*Data extract:*
↓↓↓
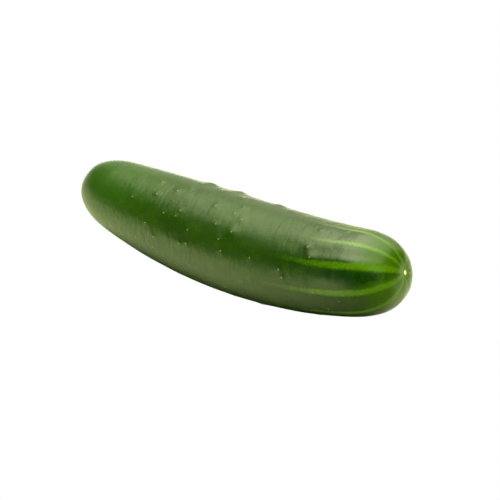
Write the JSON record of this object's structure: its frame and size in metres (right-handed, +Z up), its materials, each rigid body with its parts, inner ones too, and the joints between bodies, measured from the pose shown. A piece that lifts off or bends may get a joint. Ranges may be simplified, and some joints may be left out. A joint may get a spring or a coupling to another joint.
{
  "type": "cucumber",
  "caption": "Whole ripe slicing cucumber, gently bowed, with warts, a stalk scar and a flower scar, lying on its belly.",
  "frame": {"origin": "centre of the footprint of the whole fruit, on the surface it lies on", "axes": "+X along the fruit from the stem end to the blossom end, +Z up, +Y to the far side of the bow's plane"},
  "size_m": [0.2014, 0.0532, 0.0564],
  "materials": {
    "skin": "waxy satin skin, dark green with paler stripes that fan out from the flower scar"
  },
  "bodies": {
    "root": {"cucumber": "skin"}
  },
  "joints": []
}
↑↑↑
*What the exercise asks:* Extract each line of the listing above, copying it word for word.

*Written solution:*
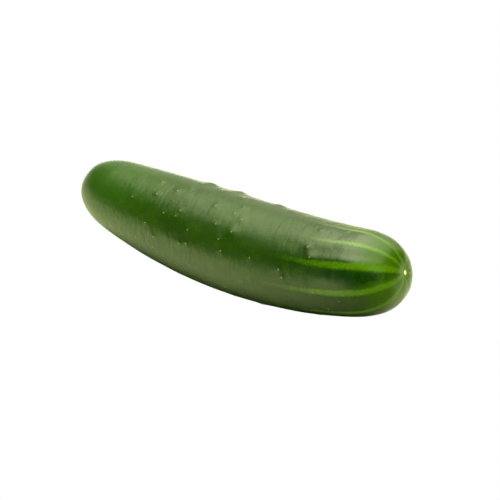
Write the JSON record of this object's structure: its frame and size in metres (right-handed, +Z up), its materials, each rigid body with its parts, inner ones too, and the joints between bodies, measured from the pose shown. A piece that lifts off or bends may get a joint. Ranges may be simplified, and some joints may be left out. A joint may get a spring or a coupling to another joint.
{
  "type": "cucumber",
  "caption": "Whole ripe slicing cucumber, gently bowed, with warts, a stalk scar and a flower scar, lying on its belly.",
  "frame": {"origin": "centre of the footprint of the whole fruit, on the surface it lies on", "axes": "+X along the fruit from the stem end to the blossom end, +Z up, +Y to the far side of the bow's plane"},
  "size_m": [0.2014, 0.0532, 0.0564],
  "materials": {
    "skin": "waxy satin skin, dark green with paler stripes that fan out from the flower scar"
  },
  "bodies": {
    "root": {"cucumber": "skin"}
  },
  "joints": []
}